> [Short task]: Tally up the lines where the string "that" appears; reply with the number only.
Start Dataset content
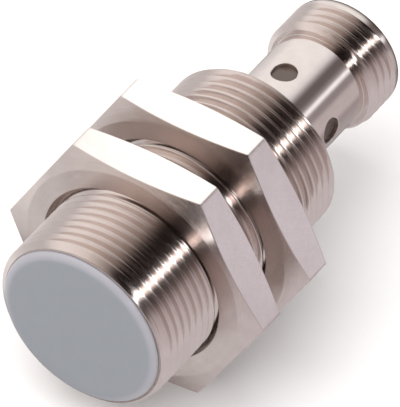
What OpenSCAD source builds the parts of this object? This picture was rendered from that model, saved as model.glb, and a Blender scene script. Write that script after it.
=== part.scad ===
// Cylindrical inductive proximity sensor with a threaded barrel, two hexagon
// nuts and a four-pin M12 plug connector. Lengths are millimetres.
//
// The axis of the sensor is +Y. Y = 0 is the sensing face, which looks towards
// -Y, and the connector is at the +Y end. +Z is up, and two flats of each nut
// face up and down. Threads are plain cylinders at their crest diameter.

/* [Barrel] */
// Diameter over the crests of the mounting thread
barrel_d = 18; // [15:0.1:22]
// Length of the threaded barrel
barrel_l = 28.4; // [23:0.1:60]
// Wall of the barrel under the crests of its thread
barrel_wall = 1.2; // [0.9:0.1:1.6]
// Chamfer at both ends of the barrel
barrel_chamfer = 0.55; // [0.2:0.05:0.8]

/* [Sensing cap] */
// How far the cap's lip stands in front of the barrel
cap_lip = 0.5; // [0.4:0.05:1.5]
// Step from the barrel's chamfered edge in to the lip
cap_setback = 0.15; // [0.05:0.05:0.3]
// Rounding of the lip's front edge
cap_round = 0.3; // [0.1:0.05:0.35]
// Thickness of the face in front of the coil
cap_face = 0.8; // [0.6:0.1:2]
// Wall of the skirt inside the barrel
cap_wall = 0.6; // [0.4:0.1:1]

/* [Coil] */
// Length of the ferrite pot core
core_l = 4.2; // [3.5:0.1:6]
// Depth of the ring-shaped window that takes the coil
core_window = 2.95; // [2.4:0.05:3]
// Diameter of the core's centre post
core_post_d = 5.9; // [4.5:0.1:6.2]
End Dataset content
> [The output]: 2